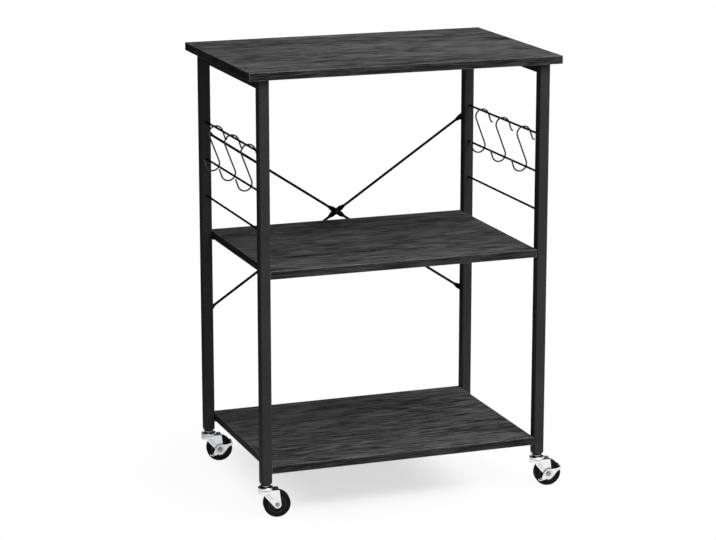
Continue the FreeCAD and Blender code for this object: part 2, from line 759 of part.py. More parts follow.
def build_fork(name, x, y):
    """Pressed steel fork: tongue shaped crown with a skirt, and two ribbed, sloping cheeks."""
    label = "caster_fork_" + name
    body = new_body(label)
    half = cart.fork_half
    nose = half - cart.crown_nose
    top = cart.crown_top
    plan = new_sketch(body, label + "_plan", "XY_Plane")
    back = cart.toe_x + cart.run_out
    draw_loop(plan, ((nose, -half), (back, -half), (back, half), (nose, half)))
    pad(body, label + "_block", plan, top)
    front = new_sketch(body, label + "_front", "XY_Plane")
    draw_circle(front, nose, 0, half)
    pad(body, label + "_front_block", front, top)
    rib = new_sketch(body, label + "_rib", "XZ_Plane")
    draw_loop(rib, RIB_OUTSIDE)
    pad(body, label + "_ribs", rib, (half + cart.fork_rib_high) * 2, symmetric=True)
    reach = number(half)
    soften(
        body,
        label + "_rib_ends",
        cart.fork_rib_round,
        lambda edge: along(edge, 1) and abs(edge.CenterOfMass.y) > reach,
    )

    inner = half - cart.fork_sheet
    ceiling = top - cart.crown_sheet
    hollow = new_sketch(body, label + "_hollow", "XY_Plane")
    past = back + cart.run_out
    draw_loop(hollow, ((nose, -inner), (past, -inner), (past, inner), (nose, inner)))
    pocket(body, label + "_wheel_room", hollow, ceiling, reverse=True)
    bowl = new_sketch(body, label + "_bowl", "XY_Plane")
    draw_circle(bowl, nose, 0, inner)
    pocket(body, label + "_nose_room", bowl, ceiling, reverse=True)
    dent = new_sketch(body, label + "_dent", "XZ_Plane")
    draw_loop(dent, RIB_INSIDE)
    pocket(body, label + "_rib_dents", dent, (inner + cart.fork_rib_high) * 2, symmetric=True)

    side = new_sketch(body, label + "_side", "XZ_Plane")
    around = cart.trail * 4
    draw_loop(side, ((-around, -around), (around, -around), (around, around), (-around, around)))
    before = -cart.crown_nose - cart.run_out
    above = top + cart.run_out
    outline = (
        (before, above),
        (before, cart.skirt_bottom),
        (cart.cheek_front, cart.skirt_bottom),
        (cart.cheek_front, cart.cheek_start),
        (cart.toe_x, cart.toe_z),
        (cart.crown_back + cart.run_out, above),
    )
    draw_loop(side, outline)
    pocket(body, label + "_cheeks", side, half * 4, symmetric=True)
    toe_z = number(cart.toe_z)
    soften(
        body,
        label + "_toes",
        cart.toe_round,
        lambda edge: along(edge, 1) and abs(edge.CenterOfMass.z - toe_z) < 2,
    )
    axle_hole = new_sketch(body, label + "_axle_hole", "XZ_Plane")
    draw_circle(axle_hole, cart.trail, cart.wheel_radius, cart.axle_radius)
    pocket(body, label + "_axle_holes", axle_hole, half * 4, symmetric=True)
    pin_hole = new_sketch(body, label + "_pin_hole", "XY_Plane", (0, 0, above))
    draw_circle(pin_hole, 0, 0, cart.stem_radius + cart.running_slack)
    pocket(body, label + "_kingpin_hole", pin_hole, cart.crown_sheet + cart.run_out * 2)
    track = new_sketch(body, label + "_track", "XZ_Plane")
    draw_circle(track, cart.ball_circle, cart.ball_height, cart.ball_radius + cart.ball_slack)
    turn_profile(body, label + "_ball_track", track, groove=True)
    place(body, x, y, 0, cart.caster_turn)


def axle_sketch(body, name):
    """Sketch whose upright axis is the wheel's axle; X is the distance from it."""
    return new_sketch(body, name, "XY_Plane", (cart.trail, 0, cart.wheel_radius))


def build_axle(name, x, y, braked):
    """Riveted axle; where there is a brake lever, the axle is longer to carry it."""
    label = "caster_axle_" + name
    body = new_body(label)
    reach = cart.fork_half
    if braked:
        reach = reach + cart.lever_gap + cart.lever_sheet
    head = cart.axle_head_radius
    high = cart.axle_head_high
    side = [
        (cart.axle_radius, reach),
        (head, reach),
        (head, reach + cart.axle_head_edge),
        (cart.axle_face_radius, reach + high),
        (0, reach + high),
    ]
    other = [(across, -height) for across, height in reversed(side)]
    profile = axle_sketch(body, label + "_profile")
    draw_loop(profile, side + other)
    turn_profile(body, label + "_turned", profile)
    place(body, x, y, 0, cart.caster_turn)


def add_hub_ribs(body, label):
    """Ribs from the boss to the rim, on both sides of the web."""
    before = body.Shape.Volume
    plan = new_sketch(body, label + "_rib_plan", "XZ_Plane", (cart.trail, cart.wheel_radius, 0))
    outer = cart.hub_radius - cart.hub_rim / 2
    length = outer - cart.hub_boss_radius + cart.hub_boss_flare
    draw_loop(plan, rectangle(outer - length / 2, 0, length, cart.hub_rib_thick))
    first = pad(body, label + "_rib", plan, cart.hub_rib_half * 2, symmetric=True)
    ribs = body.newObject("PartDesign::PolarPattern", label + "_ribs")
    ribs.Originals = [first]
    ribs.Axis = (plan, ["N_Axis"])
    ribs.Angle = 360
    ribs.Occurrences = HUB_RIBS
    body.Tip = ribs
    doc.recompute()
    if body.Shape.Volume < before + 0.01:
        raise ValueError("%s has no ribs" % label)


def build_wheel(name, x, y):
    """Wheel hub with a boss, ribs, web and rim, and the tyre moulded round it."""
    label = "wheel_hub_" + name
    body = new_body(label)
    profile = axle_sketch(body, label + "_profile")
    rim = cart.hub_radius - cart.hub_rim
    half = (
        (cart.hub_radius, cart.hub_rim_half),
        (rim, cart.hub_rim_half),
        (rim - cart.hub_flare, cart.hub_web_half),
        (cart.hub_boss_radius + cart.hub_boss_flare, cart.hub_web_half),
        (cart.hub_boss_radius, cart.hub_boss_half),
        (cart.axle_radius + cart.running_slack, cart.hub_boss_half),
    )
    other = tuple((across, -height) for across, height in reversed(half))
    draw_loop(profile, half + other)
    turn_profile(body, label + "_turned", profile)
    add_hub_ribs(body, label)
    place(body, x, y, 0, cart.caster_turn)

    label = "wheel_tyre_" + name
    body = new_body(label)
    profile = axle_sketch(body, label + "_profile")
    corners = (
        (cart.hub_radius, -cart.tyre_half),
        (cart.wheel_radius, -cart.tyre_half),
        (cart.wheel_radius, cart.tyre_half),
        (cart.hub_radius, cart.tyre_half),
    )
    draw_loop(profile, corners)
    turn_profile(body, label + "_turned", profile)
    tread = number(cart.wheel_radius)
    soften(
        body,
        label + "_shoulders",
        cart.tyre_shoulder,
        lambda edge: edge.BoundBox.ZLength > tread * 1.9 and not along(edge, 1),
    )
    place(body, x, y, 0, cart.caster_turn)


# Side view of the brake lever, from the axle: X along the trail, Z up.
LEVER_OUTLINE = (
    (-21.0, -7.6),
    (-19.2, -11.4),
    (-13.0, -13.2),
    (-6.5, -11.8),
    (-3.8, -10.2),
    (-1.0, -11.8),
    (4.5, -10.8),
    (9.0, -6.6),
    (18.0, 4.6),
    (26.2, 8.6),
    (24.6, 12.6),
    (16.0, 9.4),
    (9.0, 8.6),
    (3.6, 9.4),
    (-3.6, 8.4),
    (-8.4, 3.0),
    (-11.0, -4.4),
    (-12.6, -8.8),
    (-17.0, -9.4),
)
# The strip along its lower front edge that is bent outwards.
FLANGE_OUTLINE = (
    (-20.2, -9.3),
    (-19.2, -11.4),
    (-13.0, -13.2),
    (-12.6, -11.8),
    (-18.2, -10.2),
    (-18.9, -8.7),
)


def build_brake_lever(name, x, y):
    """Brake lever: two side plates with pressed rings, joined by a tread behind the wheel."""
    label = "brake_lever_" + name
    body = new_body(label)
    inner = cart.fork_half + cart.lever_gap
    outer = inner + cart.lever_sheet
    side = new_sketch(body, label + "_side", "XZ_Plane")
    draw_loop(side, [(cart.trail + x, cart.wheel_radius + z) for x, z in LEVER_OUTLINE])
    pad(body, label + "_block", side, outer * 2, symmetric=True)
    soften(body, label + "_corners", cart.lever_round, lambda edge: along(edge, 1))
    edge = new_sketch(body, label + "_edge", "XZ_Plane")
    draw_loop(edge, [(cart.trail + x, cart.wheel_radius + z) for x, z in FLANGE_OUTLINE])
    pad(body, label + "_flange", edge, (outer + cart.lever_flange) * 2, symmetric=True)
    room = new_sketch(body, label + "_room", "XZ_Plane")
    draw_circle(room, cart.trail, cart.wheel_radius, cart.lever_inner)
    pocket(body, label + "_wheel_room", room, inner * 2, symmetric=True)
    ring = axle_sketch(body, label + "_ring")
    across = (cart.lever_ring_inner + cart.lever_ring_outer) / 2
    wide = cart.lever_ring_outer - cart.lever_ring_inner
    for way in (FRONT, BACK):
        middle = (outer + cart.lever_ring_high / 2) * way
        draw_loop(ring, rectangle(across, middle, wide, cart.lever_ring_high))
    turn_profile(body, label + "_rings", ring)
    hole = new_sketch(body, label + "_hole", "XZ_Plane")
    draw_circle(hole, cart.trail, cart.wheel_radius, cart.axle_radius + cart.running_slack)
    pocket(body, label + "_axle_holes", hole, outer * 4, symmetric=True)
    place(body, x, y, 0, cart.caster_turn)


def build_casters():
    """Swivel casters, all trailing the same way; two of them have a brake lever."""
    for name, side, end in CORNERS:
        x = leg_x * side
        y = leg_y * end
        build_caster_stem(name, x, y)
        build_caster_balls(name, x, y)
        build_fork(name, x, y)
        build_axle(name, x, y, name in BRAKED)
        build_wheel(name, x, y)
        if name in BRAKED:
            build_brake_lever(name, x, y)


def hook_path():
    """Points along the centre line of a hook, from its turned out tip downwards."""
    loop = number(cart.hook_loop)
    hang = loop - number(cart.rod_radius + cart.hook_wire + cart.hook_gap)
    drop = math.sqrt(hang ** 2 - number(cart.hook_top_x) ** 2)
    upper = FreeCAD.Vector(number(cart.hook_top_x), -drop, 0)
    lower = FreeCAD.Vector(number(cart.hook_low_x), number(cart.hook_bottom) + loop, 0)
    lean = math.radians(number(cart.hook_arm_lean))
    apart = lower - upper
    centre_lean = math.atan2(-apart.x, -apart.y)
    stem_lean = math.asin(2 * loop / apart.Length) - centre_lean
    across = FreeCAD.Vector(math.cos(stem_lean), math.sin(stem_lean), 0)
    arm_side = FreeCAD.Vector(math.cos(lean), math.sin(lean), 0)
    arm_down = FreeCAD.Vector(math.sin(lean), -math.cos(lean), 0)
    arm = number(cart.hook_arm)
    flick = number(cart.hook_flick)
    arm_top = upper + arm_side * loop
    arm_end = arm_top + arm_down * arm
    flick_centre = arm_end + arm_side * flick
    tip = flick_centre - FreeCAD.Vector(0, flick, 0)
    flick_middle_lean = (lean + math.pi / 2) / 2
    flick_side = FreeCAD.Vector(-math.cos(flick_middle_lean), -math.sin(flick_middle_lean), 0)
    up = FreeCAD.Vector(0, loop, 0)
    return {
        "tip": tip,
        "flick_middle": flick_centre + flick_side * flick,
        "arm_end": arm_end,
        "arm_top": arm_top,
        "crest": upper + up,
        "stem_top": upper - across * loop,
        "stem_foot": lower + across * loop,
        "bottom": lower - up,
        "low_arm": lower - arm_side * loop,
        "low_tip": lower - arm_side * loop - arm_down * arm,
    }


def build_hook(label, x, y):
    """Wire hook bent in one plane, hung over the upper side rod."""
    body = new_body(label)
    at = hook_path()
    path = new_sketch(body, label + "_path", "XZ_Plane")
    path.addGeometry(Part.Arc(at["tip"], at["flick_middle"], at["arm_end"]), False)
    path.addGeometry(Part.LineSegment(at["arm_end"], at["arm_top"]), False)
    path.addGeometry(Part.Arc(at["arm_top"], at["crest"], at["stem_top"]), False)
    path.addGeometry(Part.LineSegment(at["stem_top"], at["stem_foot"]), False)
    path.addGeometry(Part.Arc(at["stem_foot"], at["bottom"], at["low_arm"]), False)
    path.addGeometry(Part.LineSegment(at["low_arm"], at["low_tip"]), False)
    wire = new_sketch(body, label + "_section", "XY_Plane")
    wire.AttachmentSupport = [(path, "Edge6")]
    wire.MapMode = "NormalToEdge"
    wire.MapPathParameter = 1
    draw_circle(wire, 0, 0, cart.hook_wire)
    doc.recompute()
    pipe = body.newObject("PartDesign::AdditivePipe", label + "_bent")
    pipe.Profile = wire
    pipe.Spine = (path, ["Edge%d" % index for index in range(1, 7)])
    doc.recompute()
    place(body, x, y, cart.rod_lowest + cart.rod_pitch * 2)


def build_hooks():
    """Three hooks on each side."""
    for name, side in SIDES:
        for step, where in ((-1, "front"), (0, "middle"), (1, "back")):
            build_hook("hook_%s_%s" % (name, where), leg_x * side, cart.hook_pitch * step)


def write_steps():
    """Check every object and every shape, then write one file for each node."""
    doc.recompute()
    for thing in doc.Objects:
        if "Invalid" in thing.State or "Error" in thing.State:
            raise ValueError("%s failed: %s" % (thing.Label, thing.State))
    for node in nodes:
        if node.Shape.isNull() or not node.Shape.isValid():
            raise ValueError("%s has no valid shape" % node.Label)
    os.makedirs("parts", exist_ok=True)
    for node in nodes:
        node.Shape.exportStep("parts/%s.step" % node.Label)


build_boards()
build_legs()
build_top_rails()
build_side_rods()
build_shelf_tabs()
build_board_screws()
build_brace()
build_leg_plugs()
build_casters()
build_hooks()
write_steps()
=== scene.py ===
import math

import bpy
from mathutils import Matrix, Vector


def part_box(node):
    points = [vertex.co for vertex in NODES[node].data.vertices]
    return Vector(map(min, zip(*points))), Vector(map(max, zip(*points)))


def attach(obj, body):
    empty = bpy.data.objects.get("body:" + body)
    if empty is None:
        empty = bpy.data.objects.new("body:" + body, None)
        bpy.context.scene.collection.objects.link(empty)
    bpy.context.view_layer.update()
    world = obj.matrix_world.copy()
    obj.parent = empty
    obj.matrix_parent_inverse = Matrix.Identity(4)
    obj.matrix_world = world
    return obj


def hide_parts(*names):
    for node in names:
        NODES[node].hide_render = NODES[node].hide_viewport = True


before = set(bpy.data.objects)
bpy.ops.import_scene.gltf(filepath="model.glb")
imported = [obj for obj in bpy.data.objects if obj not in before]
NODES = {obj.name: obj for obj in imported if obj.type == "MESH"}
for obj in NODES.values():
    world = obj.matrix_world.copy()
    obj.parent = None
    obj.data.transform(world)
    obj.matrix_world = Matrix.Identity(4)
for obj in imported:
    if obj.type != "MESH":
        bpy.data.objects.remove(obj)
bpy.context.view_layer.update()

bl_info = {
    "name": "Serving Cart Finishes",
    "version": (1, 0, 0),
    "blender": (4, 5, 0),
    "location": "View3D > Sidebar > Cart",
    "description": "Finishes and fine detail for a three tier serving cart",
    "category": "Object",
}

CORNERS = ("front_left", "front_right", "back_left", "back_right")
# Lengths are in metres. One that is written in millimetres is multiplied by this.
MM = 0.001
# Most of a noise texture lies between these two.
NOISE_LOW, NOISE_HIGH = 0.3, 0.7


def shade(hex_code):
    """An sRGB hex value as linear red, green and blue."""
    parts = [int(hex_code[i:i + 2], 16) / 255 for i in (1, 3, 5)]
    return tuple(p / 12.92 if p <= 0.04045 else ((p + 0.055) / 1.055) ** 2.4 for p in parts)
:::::
## Instruction
Reproduce exactly, and only, the lines from the one that contains "build_boards()" down to the one that contains "before = set(bpy.data.objects)", both ends included.

## Written answer
build_boards()
build_legs()
build_top_rails()
build_side_rods()
build_shelf_tabs()
build_board_screws()
build_brace()
build_leg_plugs()
build_casters()
build_hooks()
write_steps()
=== scene.py ===
import math

import bpy
from mathutils import Matrix, Vector


def part_box(node):
    points = [vertex.co for vertex in NODES[node].data.vertices]
    return Vector(map(min, zip(*points))), Vector(map(max, zip(*points)))


def attach(obj, body):
    empty = bpy.data.objects.get("body:" + body)
    if empty is None:
        empty = bpy.data.objects.new("body:" + body, None)
        bpy.context.scene.collection.objects.link(empty)
    bpy.context.view_layer.update()
    world = obj.matrix_world.copy()
    obj.parent = empty
    obj.matrix_parent_inverse = Matrix.Identity(4)
    obj.matrix_world = world
    return obj


def hide_parts(*names):
    for node in names:
        NODES[node].hide_render = NODES[node].hide_viewport = True


before = set(bpy.data.objects)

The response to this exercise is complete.